Which material is safest for children’s drinkware?
For most distributor drinkware programs, PP and Tritan-type copolyester are the practical choices. PP is lighter and cheaper; Tritan gives better clarity and stain resistance. For EU and North America, ask for food-contact compliance documents, plus REACH and, where needed, LFGB support. Wall thickness is usually 1.5-2.2 mm depending on the part. The body is not the only risk: the lid, straw, and gasket need the same compliance review as the bottle itself.
How do I reduce leaks in a kids bottle order?
Spec the lid first, then define the seal. Ask for a silicone gasket around 0.2-0.3 mm, cap torque range, and a 1.2 m drop test with water inside. Require 100% leak testing on finished units, not random spot checks only. In production, watch for thread damage, misassembled valves, and warped cap shells. A good canteen manufacturer should show you test records before shipment. Leak failures are usually assembly or tolerance problems, not just bad design.
What compliance documents should I request from a Chinese supplier?
At minimum, ask for material declarations, food-contact compliance, and batch traceability. For Europe, request REACH support and LFGB-ready materials when applicable. For the US, ask for FDA-related food-contact declarations. If you are buying from China or Zhejiang, also request factory audit info such as BSCI if your retail customer requires it. Keep the documents tied to the exact resin batch and production lot, not just a generic certificate from last year.

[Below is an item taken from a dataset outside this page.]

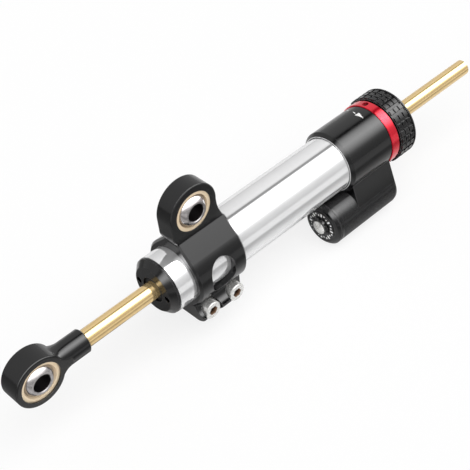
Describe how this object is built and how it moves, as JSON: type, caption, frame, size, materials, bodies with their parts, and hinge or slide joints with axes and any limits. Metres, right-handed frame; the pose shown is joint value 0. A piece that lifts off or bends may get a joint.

How long does production usually take?
For a standard custom drinkware run using existing tooling, 30-45 days after sample approval and deposit is normal. New tooling can add another 15-25 days. Shipping to Europe or North America usually adds 7-14 days depending on route and season. A factory with a monthly output of 300,000-500,000 units should be able to manage repeat canteen distributor orders without stretching lead time, provided you confirm colors and packaging early.